Digital Marketing,


If, like most businesses you're investing heavily in your website, you may be wondering how you can use the various Google Analytics core metrics to measure your visitor engagement effectively. 

The first in our new article series looks at Bounce Rate as one of the key metrics to consider and why. 


The simple definition provided by Google:

 The percentage of single-page sessions in which there was no interaction with the page. A bounced session has a duration of 0 seconds.
— Google Analytics

This doesn't necessarily mean that all sessions with a high bounce rate failed to engage with the page. If a user enters and exits the site from the same page (without triggering any additional Events), Google has no way of tracking the visitor's session duration, resulting in a session duration of zero and therefore a bounce.

However in reality a bounce might actually be triggered by a number of events:

  • Returning to search results
  • Closing the browser
  • Entering a new URL in the address bar
  • Following an outbound link
  • Staying inactive and timing out the session
  • Reading the entirety of a page but not triggering any events, and then leaving


Whilst this varies depending on the nature of your website, we’ve analysed the results for online retail sites over the last 12 months to shed some light and help you benchmark your Bounce Rate.
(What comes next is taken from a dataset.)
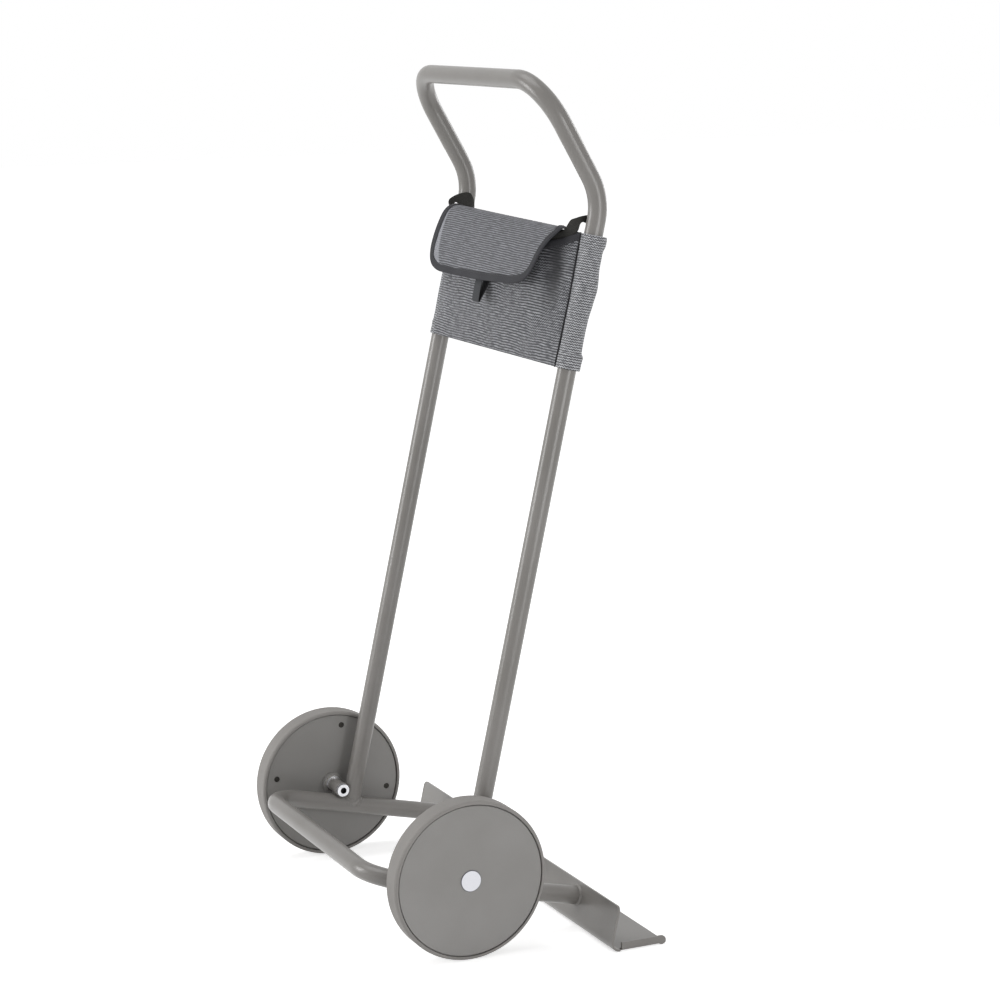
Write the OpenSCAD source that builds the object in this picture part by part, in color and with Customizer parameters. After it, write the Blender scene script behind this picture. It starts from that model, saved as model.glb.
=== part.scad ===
// Transport trolley: a bent-tube sack truck for stacked chairs, with a folded toe plate,
// two wheels on stub axles and a mesh-fabric bag hung between the uprights.
// X runs across the trolley, Y points forward to the toe plate, Z is up, and the floor is Z = 0.
// Pieces of the frame are drawn in a leaning frame of their own: Y along the side tubes,
// Z along the uprights, with its origin where an upright meets its side tube.

/* [Frame tube] */
// Outside diameter of the frame tube
tube_d = 25; // [22:0.5:30]
// Wall of the frame tube
tube_wall = 2; // [1.5:0.1:3]
// Distance between the centre lines of the two uprights
upright_gap = 414; // [380:1:480]
// Forward lean of the whole frame, in degrees
lean = 13; // [10:0.5:15]
// Size of the weld beads
bead = 2.4; // [2.2:0.2:4]

/* [Handle] */
// Straight length of the uprights, from the side tubes' centre lines up to the handle bend
upright_l = 894; // [780:1:1100]
// How far the handle arms lean back from the uprights, in degrees; at this value the bend's
// end and the arm meet exactly when their places are rounded
arm_angle = 42.3012; // [20:0.0001:70]
// Straight length of the handle arms
arm_l = 78; // [40:1:150]
// Bend radius between an upright and its handle arm
arm_bend_r = 80; // [50:1:100]
// Bend radius between a handle arm and the crossbar
bar_bend_r = 65; // [45:1:80]

/* [Base] */
// Side tube from the uprights back to the centre line of the rear bar
rear_reach = 133.5; // [110:0.5:170]
// Side tube from the uprights forward to the toe plate
front_reach = 168; // [150:1:220]
// Bend radius between a side tube and the rear bar
base_bend_r = 55; // [40:1:70]

/* [Toe plate] */
// Overall width of the toe plate
toe_w = 650; // [600:5:760]
// Sheet thickness of the toe plate
plate_t = 3; // [2:0.5:4]
// Outside radius of the bend at the heel
heel_r = 12; // [9:0.5:15]
// Length of the flat that lies on the floor, in front of the heel bend
toe_flat = 68.5; // [50:0.5:110]
// Height of the back flange above the side tube's centre line
flange_top = 19.5; // [17:0.5:30]
// Corner radius at the top of the back flange
flange_corner_r = 8; // [4:0.5:12]
// Height of the turned-up lips at the plate's two ends
lip_h = 12; // [9:0.5:20]
// Outside radius of the fold under a lip
lip_fold_r = 5; // [4:0.5:6]
// Corner radius at the front of a lip
lip_corner_r = 6; // [3:0.5:7]
// Flat strip between the heel bend and the relief slots
heel_flat = 1; // [0.5:0.5:3]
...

A bad Bounce Rate is generally considered anything over 70%. If this proportion of visitors are entering your website without interacting then you may need to look into the reason. It could be the visitors haven’t found what they’re looking for or didn’t like the look and feel of the page they’ve landed on, or perhaps you have a high proportion of mobile visitors and the site isn't optimised for mobile browsing. There may be a lack of calls-to-action and other opportunities for the visitor to engage. This is the most common issue we find with content and B2B websites - visitors simply are not being funneled towards an end goal.


Our research found the average Bounce Rate for online shops in 2016 was 48%. At this level, over half of your visitors interacted in some way with your website before leaving. 

You should be happy with a Bounce Rate between 40% and 60% and depending on the nature of your website…even as high as 65%.

The average bounce rate for Blogs in 2016 was 59% and News Content websites 64%. - Tweet this stat Twitter-icon


If you’ve got Google analytics set up correctly and you’re getting Bounce Rates of 25% - 40% then you’re in a very good place. It could be concluded that visitors are finding what they are looking for and are interested enough to interact with your website further. This is also a good indicator that your marketing is correctly targeted towards your ideal customer.


Bounce Rate is an important and powerful metric that should be monitored closely. Whether you own an e-commerce site or a content site, you want your visitors to engage, by reading another article, watching a video, downloading a whitepaper, signing up for a free demo or making a purchase. 

Most, if not all the businesses we worked with have a goal beyond article consumption. Lower Bounce Rates mean more engaged visitors – a positive step towards your business goals.

Like all metrics Bounce Rate should not be considered as a stand-alone metric to measure user engagement. We’d recommend using it along with other metrics to build a complete picture of user behaviour on your website.